RR – A série Promises from Paradise surgiu como resultado de uma viagem que fiz à Amazónia em 2017. Testemunhar em primeira mão toda a estrutura económica construída em torno do consumo da Ayahuasca, ao longo da selva do Peru, teve em mim um enorme impacto.
Fascina-me o poder da planta, compreendo o encanto, mas sinto que todo o “turismo espiritual” se descontrolou, afetando as vidas das pessoas da região. Isto altera a essência deste antigo ritual.
Tinha estas ideias em mente quando produzi o trabalho – a capacidade curativa de algo que parecemos procurar coletivamente, mas, ao mesmo tempo, o desconhecimento dos danos provocados pela nossa busca do ‘enlightenment’. Tudo isto pareceu-me uma enorme contradição e espero que o trabalho ilustre isso mesmo.
MR – Mais recentemente, em Haptic Chant (2022), dezenas de esculturas de barro cozido foram montadas em tijolos de carvão vegetal, numa performance sónica. Será este projeto uma forma simbólica de expressar que os artefactos são verdadeiros detentores da história, a partir da qual podemos alcançar memórias e sentimentos?

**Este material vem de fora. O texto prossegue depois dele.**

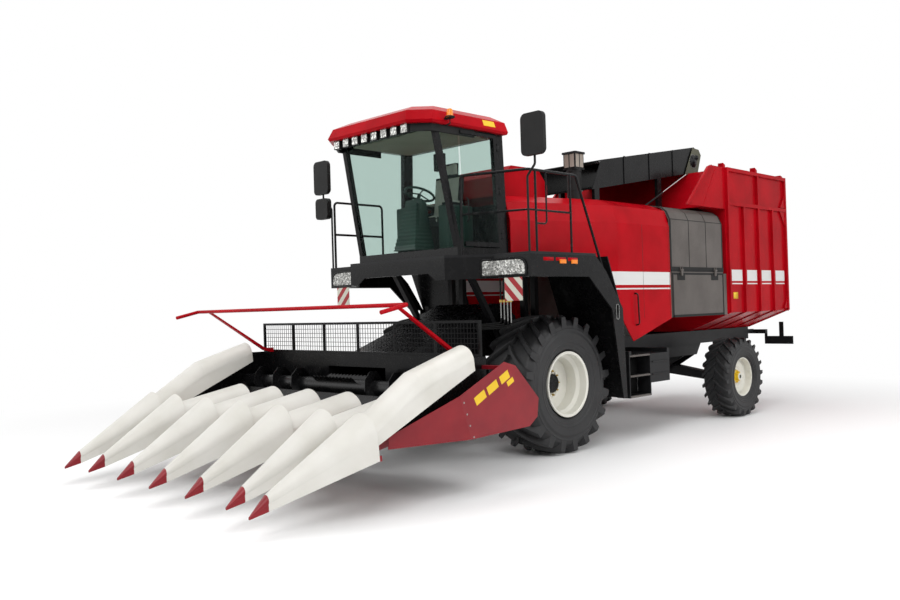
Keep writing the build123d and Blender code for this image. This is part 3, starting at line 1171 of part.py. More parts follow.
def steering_column():
    """The cowled column with the steering wheel and the side console."""
    z = CAB_SILL_Z
    cowl = side_plate([(-1370, z), (-1120, z), (-1150, z + 640), (-1230, z + 700)], -160, 160)
    shaft = bar((0, -1180, z + 640), (0, -1120, z + 780), 25)
    plane = Plane(origin=(0, -1120, z + 780), z_dir=(0, 0.39, 0.92))
    wheel = Solid.make_torus(200, 16, plane)
    spokes = [bar((0, -1120, z + 780), tuple(plane.from_local_coords((200 * cos(a), 200 * sin(a), 0))), 9)
              for a in (0, 2 * pi / 3, 4 * pi / 3)]
    save("steering_column", joined([cowl, shaft, wheel] + spokes))


front_wheels()
rear_wheels()
front_axle()
rear_axle()
knuckles()
chassis_frame()
towers()
engine_block()
platform()
bumper()
fenders()
ladder()
railings()
cab_shell()
cab_roof()
cab_glass()
cab_door()
side_covers()
engine_deck()
mesh_panels()
hopper()
tailgate()
conveyor()
air_intake()
cooling_housing()
mirrors()
rear_lamp_bar()
feeder_house()
header_frame()
header_screen()
auger()
snouts()
hoods()
side_shields()
deflector_bar()
row_units()
lift_cylinders()
lamps()
warning_plates()
driver_seat()
steering_column()
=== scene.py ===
from math import cos, pi, radians, sin

import bpy
import numpy as np
from mathutils import Matrix, Vector


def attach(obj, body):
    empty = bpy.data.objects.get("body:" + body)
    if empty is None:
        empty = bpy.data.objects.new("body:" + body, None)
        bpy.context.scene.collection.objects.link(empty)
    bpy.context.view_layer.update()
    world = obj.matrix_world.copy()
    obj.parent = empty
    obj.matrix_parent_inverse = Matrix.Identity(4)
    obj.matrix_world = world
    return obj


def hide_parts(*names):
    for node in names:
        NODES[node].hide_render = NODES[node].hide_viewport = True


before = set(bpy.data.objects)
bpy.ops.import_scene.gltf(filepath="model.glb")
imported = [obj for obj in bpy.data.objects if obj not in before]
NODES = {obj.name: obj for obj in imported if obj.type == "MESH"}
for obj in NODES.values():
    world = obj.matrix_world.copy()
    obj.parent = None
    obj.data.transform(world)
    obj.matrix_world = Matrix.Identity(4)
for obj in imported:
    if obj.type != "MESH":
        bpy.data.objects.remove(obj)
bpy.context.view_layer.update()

# Metres throughout. AXLE and REAR_AXLE are the axles' places along the machine.
AXLE = -0.98
REAR_AXLE = AXLE + 4.616
FRONT_WHEEL_X, FRONT_WHEEL_Z = 1.18, 0.907
REAR_WHEEL_X, REAR_WHEEL_Z = 1.45, 0.657
WALL_X = 1.50  # outer face of the side covers, cooling panels and hopper
SIDES = ((1, "left"), (-1, "right"))


# Materials

def new_material(name):
    """An empty node material with its output; returns (material, nodes, links, output)."""
    material = bpy.data.materials.new(name)
    material.use_nodes = True
    tree = material.node_tree
    tree.nodes.clear()
    return material, tree.nodes, tree.links, tree.nodes.new("ShaderNodeOutputMaterial")


def wear_group():
    """Node group: large soft mottling, fine grain and dust, all from object coordinates in metres."""
    group = bpy.data.node_groups.new("surface_wear", "ShaderNodeTree")
    face = group.interface
    face.new_socket("Scale", in_out="INPUT", socket_type="NodeSocketFloat").default_value = 1.0
    for name in ("Mottle", "Grain", "Dust"):
        face.new_socket(name, in_out="OUTPUT", socket_type="NodeSocketFloat")
    nodes, links = group.nodes, group.links
    enter, leave = nodes.new("NodeGroupInput"), nodes.new("NodeGroupOutput")
    place = nodes.new("ShaderNodeTexCoord")
    size = nodes.new("ShaderNodeVectorMath")
    size.operation = "SCALE"
    links.new(place.outputs["Object"], size.inputs[0])
    links.new(enter.outputs["Scale"], size.inputs["Scale"])
    for name, scale, detail in (("Mottle", 2.2, 4), ("Grain", 260.0, 2), ("Dust", 14.0, 8)):
        noise = nodes.new("ShaderNodeTexNoise")
        noise.inputs["Scale"].default_value = scale
        noise.inputs["Detail"].default_value = detail
        links.new(size.outputs[0], noise.inputs["Vector"])
        links.new(noise.outputs[0], leave.inputs[name])
    return group


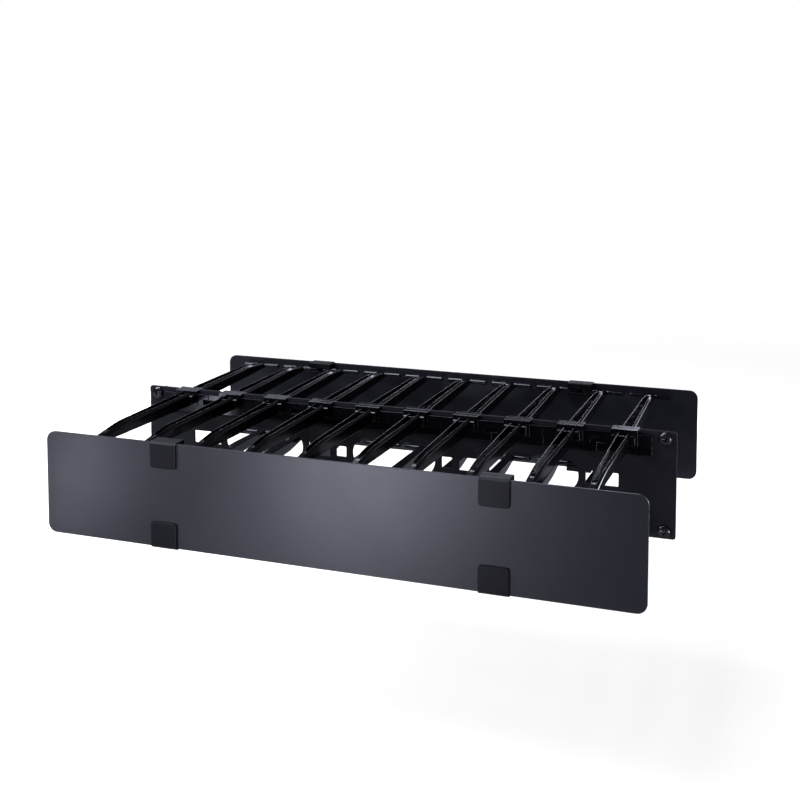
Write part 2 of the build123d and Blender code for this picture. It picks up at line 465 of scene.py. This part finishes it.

RR – Enquanto fazia as peças de cerâmica de Haptic Chant, não parava de me perguntar: e se estes objetos pudessem contar a sua história? De onde vêm, o que viram. Não fazia qualquer sentido para mim ‘traduzir’ o que tinham para dizer em palavras. Afinal, a linguagem como a conhecemos é uma construção humana. Qualquer significado que eu lhes transmitisse seria tendencioso. Assim, concentrei-me em encontrar a forma de libertar as suas ‘vozes’. Ou, neste caso, os sons que vivem dentro delas.
Costumamos sentir-nos extremamente desconfortáveis com o que não conseguimos compreender, muitas vezes ignorando o que à primeira vista parece incompreensível. Assim, de certa forma, ouvir esta performance representa um pequeno desafio – espero que seja um exercício libertador e até expansivo para o público. As experiências curativas coletivas são algo que me interessa muito neste momento. Espero continuar a desenvolver esta vertente no meu trabalho.
MR – O que se segue?
RR – Acabei de concluir uma residência no Amazonas (Peru), onde fiz uma investigação site-specific sobre sítios arqueológicos, artefactos locais, cerâmica tradicional e tradições orais. Também produzi uma série de esculturas modulares com argila forrageada e pigmentos naturais inspirados na região e na sua história. Irei utilizar estes objetos para continuar a minha pesquisa sobre as possibilidades na interação entre técnicas tradicionais e novas tecnologias.
Estou também a preparar-me para uma próxima exposição em Viena, no final deste ano, que me entusiasma muito.